- Problem to work on
In the listing that follows, count each line where the word "finishes" appears; write nothing but the count.

>>

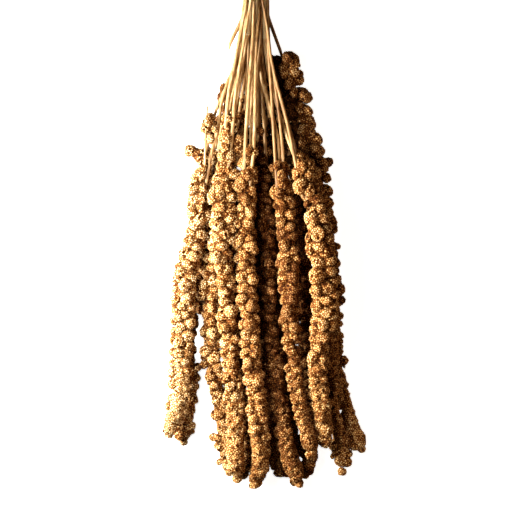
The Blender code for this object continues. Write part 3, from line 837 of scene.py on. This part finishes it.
patchy.links.new(fleck.outputs["Fac"], both.inputs["B"])
patchy.links.new(both.outputs["Result"], given_out.inputs["Tone"])
patchy.links.new(fleck.outputs["Fac"], given_out.inputs["Fleck"])
print("the shared group takes", [item.name for item in patchy.interface.items_tree if item.in_out == "INPUT"])


# %% Parts that each finish is wired from
# Most of a noise's values lie between these
FLECK_RANGE = (0.3, 0.7)


def new_finish(name):
    """A new material, its node tree and its shader."""
    material = bpy.data.materials.new(name)
    material.use_nodes = True
    tree = material.node_tree
    return material, tree, tree.nodes["Principled BSDF"]


def add_patches(tree, patch_scale, fleck_scale, fleck_share, place):
    """The shared group with this material's own values."""
    group = add_node(tree, "ShaderNodeGroup", -900, -200, node_tree=patchy)
    values = {"Patch Scale": patch_scale, "Fleck Scale": fleck_scale, "Fleck Share": fleck_share}
    for name, value in values.items():
        group.inputs[name].default_value = value
    tree.links.new(place, group.inputs["Place"])
    return group


def add_ramp(tree, x, y, source, stops):
    """A colour for each value of the source, through places and colours."""
    ramp = add_node(tree, "ShaderNodeValToRGB", x, y)
    while len(ramp.color_ramp.elements) < len(stops):
        ramp.color_ramp.elements.new(0.5)
    for element, (place, colour) in zip(ramp.color_ramp.elements, stops):
        element.position = place
        element.color = (*colour, 1)
    tree.links.new(source, ramp.inputs["Fac"])
    return ramp.outputs["Color"]


def add_mixed(tree, x, y, how, factor, first, second):
    """Two colours mixed, by a plain factor or by one from a node."""
    mix = add_node(tree, "ShaderNodeMix", x, y, data_type="RGBA", blend_type=how)
    for value, socket in ((factor, mix.inputs["Factor"]), (first, mix.inputs[6]), (second, mix.inputs[7])):
        if isinstance(value, bpy.types.NodeSocket):
            tree.links.new(value, socket)
        else:
            socket.default_value = value
    return mix.outputs[2]


def add_range(tree, x, y, source, low, high, to_low, to_high):
    """The source, with low to high spread from to_low to to_high."""
    spread = add_node(tree, "ShaderNodeMapRange", x, y)
    for name, value in (("From Min", low), ("From Max", high), ("To Min", to_low), ("To Max", to_high)):
        spread.inputs[name].default_value = value
    tree.links.new(source, spread.inputs["Value"])
    return spread.outputs["Result"]


def add_growth(tree):
    """The three numbers that each face corner carries."""
    growth = add_node(tree, "ShaderNodeAttribute", -1300, 200, attribute_name="growth")
    apart = add_node(tree, "ShaderNodeSeparateXYZ", -1100, 200)
    tree.links.new(growth.outputs["Vector"], apart.inputs["Vector"])
    return growth.outputs["Vector"], apart.outputs


def wire_shader(tree, shader, colour, patches, roughness, relief, depth, strength):
    """Gives the shader its colour, a roughness that follows the flecks, and fine relief from an output."""
    tree.links.new(colour, shader.inputs["Base Color"])
    rough = add_range(tree, -400, 0, patches.outputs["Fleck"], *FLECK_RANGE, *roughness)
    tree.links.new(rough, shader.inputs["Roughness"])
    bump = add_node(tree, "ShaderNodeBump", -250, -450)
    bump.inputs["Strength"].default_value = strength
    bump.inputs["Distance"].default_value = depth
    tree.links.new(patches.outputs[relief], bump.inputs["Height"])
    tree.links.new(bump.outputs["Normal"], shader.inputs["Normal"])
    print("the finish has", len(tree.nodes), "nodes")


# %% Millet grains
# From the pit beside a grain (0), painted dark as shade, to its top (1)
HUSK_WITH_PIT_SHADE = [(0.0, (0.014, 0.005, 0.001)), (0.18, (0.10, 0.032, 0.007)), (0.36, (0.43, 0.22, 0.068)),
        (0.66, (0.86, 0.755, 0.51))]
# From the darkest grains to the lightest; grains deep in a crease are painted dark as shade
GRAIN = [(0.0, (0.14, 0.06, 0.02)), (0.16, (0.50, 0.34, 0.20)), (0.42, (0.90, 0.81, 0.66)),
         (1.0, (1.0, 1.0, 1.0))]
# From the clusters with the most painted shade to those with painted light
CLUSTER = [(0.0, (0.06, 0.03, 0.017)), (0.15, (0.27, 0.16, 0.10)), (0.4, (0.78, 0.62, 0.46)),
           (0.7, (0.95, 0.87, 0.77)), (1.0, (1.0, 1.0, 1.0))]
DRIFT = [(0.3, (0.85, 0.79, 0.72)), (0.6, (1, 1, 1))]
HUSK_SHEEN, HUSK_SHEEN_TINT = 0.12, (0.9, 0.5, 0.25, 1)

grain_finish, tree, shader = new_finish("millet_grain")
_, (height, grain_tone_and_crease_shade, cluster_tone_and_painted_shading) = add_growth(tree)
place = add_node(tree, "ShaderNodeTexCoord", -1300, -200).outputs["Object"]
patches = add_patches(tree, patch_scale=28.0, fleck_scale=1100.0, fleck_share=0.35, place=place)
# The husk's colour, with painted shade towards each pit
husk_with_pit_shade = add_ramp(tree, -800, 300, height, HUSK_WITH_PIT_SHADE)
grain = add_ramp(tree, -800, 550, grain_tone_and_crease_shade, GRAIN)
cluster = add_ramp(tree, -800, 800, cluster_tone_and_painted_shading, CLUSTER)
drift = add_ramp(tree, -600, -200, patches.outputs["Tone"], DRIFT)
colour = husk_with_pit_shade
for x, tint in ((-400, grain), (-250, cluster), (-100, drift)):
    colour = add_mixed(tree, x, 400, "MULTIPLY", 1.0, colour, tint)
shader.inputs["Specular IOR Level"].default_value = HUSK_SHEEN
shader.inputs["Specular Tint"].default_value = HUSK_SHEEN_TINT
wire_shader(tree, shader, colour, patches,
            roughness=(0.52, 0.8), relief="Fleck", depth=0.12 * MM, strength=0.5)

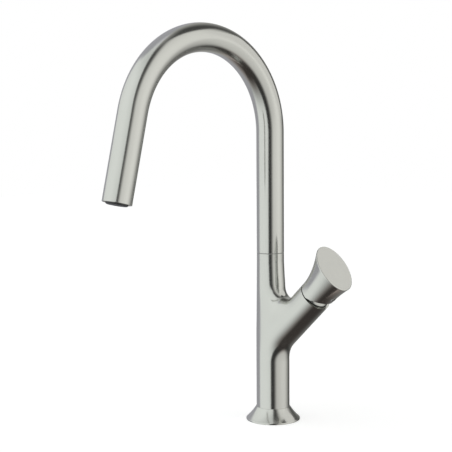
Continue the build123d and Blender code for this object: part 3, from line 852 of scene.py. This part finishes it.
# The bonnet's foot is painted black as painted shade, standing for the dark gap under the knob's
# skirt; higher up, where the notch shows it, it is bright steel.
painted_shade_top = 0.7 * mm
steel_above = 1.1 * mm
bonnet_painted_shade, shader, wire = blank_material("steel_bonnet_painted_shade", nickel, 1.0, 0.16)
out_of_branch = wire.node("ShaderNodeTexCoord", output="Object").dot(tuple(branch_out))
# Mask of the painted shade: black at the bonnet's foot, bare steel higher up along the branch.
clear_of_painted_shade = (out_of_branch - float(branch_end @ branch_out)).step(painted_shade_top, steel_above)
feed(shader, "Base Color", clear_of_painted_shade.blend((0.015, 0.015, 0.016, 1), (*nickel, 1)))
feed(shader, "Metallic", clear_of_painted_shade)
feed(shader, "Roughness", 0.5 - 0.34 * clear_of_painted_shade)

slots = {part["node"]: part["material_slot"] for part in frame["record"]["subparts"]}
bodies = frame["record"]["behaviour"]["bodies"]
body_of_node = {node: body for body, members in bodies.items() for node in members}
own_finish = {
    "mounting_stud": stud_thread,
    "bonnet": bonnet_painted_shade,
    "swivel_ring": plain_finish("acetal_grey", (0.42, 0.42, 0.41), 0.0, 0.35),
}
made_anew = ("base_flange", "faucet_body", "spout_tube", "knob")
same_corner = 0.002 * mm
for node, solid in frame["nodes"].items():
    if node in made_anew:
        continue
    mesh = solid.data.copy()
    form = bmesh.new()
    form.from_mesh(mesh)
    bmesh.ops.remove_doubles(form, verts=form.verts, dist=same_corner)
    form.to_mesh(mesh)
    form.free()
    mesh.shade_smooth()
    mesh.set_sharp_from_angle(angle=radians(28))
    mesh.materials.clear()
    mesh.materials.append(own_finish.get(node, finishes[slots[node]]))
    hand_over(placed("fine_" + node, mesh), body_of_node[node], node)

# ---- Studio ------------------------------------------------------------------------------
# A pale floor, white all round to the eye, and two broad soft lights left and right of the
# camera with a dark gap between them. The room behind the tap is dim.

view_azimuth = radians(45.3)
to_camera = (sin(view_azimuth), -cos(view_azimuth), 0.0)
to_right = (cos(view_azimuth), sin(view_azimuth), 0.0)

world = bpy.data.worlds.new("studio")
bpy.context.scene.world = world
world.use_nodes = True
sky = world.node_tree
wire = Wire(sky)
way = wire.node("ShaderNodeTexCoord", output="Generated")
to_degrees = degrees(1.0)
round_way = wire.math("ARCTAN2", way.dot(to_right), way.dot(to_camera)) * to_degrees
rise = wire.math("ARCSINE", way.dot((0.0, 0.0, 1.0))) * to_degrees

# Left softbox: its near edge is the dark gap in front, which is wider below eye level.
gap_below, gap_above = -18.0, -2.0
far_below, far_above = -106.0, -134.0
above = rise.step(-3.0, 16.0)
near_edge = (gap_above - gap_below) * above + gap_below
far_edge = (far_above - far_below) * above * (1.0 - rise.step(35.0, 65.0)) + far_below
in_left = (1.0 - (round_way - near_edge).step(-3.0, 4.0)) * (round_way - far_edge).step(-6.0, 6.0)
left_level = 0.92 - 0.1 * round_way.step(-55.0, -5.0) - 0.06 * (1.0 - round_way.step(-125.0, -85.0))
left_lamp = left_level * in_left * rise.step(-74.0, -18.0) * (1.0 - 0.55 * rise.step(45.0, 95.0))
# Right softbox: nearer and round-cornered, so that it falls off all round.
lamp_round, lamp_rise = 72.0, -7.0
half_width, half_below, half_above = 58.0, 50.0, 76.0
across = (round_way - lamp_round) * (1 / half_width)
per_degree = 1 / half_below - (1 / half_below - 1 / half_above) * rise.step(-7.0, 15.0)
upwards = (rise - lamp_rise) * per_degree
spread = wire.math("SQRT", across * across + upwards * upwards)
upper_edge = 72.0 - 29.0 * round_way.step(60.0, 105.0)
in_right = (1.0 - spread.step(0.78, 1.22)) * (1.0 - (rise - upper_edge).step(-4.0, 4.0))
right_level = (0.95 - 0.25 * spread) * (0.84 + 0.16 * rise.step(-14.0, -3.0))
right_lamp = right_level * in_right * (1.0 - 0.55 * round_way.step(88.0, 130.0))
# The room behind the tap, greyer on the left, and the ceiling and table.
back_left = (1.0 - (round_way - far_edge).step(-6.0, 6.0)) * 0.39 * rise.step(-88.0, -42.0)
back_right = round_way.step(125.0, 215.0) * 0.6
ceiling = 0.025 * rise.step(0.0, 30.0) + 0.3 * rise.step(66.0, 88.0)
everywhere = 0.045
level = left_lamp + right_lamp + back_left + back_right + ceiling + everywhere

# The lamps are a touch cool and warm, the room bluish, and the light off the table brown.
on_right = round_way.step(-2.0, 6.0)
low = 1.0 - rise.step(-78.0, -40.0)
lamp_tint = on_right.blend((0.972, 1.0, 0.98, 1), (1.005, 1.0, 0.965, 1))
back_tint = (back_left * 2.5).blend(lamp_tint, (0.99, 0.99, 1.07, 1))
tint = low.blend(back_tint, (1.16, 1.0, 0.93, 1))
room = sky.nodes["Background"]
sky.links.new(level.tinted(tint).socket, room.inputs["Color"])
room.inputs["Strength"].default_value = 1.0
white = wire.node("ShaderNodeBackground", inputs={"Color": (1, 1, 1, 1)})
to_eye = wire.node("ShaderNodeLightPath", output="Is Camera Ray")
seen = wire.node("ShaderNodeMixShader", inputs={0: to_eye, 1: Wire(sky, room.outputs[0]), 2: white})
sky.links.new(seen.socket, sky.nodes["World Output"].inputs["Surface"])


def square(name, half, material):
    """A flat square that faces up."""
    corners = [(-half, -half, 0), (half, -half, 0), (half, half, 0), (-half, half, 0)]
    mesh = plain_mesh(name, corners, [(0, 1, 2, 3)])
    mesh.materials.append(material)
    return placed(name, mesh)


# A third lamp up behind on the right, for the knob's face. Only the metal sees it.
lamp_way = Vector((0.307, 0.733, 0.598))
lamp_away = 0.6
lamp_half = 0.2
cloth, shader, _ = blank_material("lamp_cloth", (0, 0, 0), 0.0, 0.5)
shader.inputs["Emission Color"].default_value = (1.0, 0.99, 0.96, 1)
shader.inputs["Emission Strength"].default_value = 0.8
lamp = square("face_lamp", lamp_half, cloth)
lamp.location = Vector(branch_end) + lamp_way * lamp_away
lamp.rotation_euler = (-lamp_way).to_track_quat("Z", "Y").to_euler()
lamp.visible_camera = False
lamp.visible_diffuse = False
lamp.visible_shadow = False

# The floor is matt paper that glows a little to the eye, so that it fades into the white.
floor_half = 3.0
floor_glow = 0.58
paper = bpy.data.materials.new("pale_floor")
paper.use_nodes = True
paper.node_tree.nodes.clear()
wire = Wire(paper.node_tree)
matt = wire.node("ShaderNodeBsdfDiffuse", inputs={"Color": (0.8, 0.8, 0.8, 1)})
shine = wire.node("ShaderNodeEmission", inputs={"Strength": floor_glow})
both = wire.node("ShaderNodeAddShader", inputs={0: matt, 1: shine})
to_eye = wire.node("ShaderNodeLightPath", output="Is Camera Ray")
seen = wire.node("ShaderNodeMixShader", inputs={0: to_eye, 1: matt, 2: both})
surface = paper.node_tree.nodes.new("ShaderNodeOutputMaterial")
paper.node_tree.links.new(seen.socket, surface.inputs["Surface"])
floor = square("floor", floor_half, paper)
floor.visible_glossy = False

# The camera stands where the photograph's perspective puts it, a metre and more away.
camera_place = Vector((802.24, -860.95, 315.8)) * mm
pitch = radians(5.55)
camera_roll = radians(-0.4)
look = Vector((-sin(view_azimuth) * cos(pitch), cos(view_azimuth) * cos(pitch), -sin(pitch)))
camera_data = bpy.data.cameras.new("camera")
camera_data.sensor_width = 36.0
camera_data.lens = 91.8
camera = placed("camera", camera_data)
camera.location = camera_place
turned_upright = Quaternion((0, 0, 1), camera_roll)
camera.rotation_euler = (look.to_track_quat("-Z", "Y") @ turned_upright).to_euler()
bpy.context.scene.camera = camera
bpy.context.scene.view_settings.view_transform = "Standard"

<<

- Correct result
3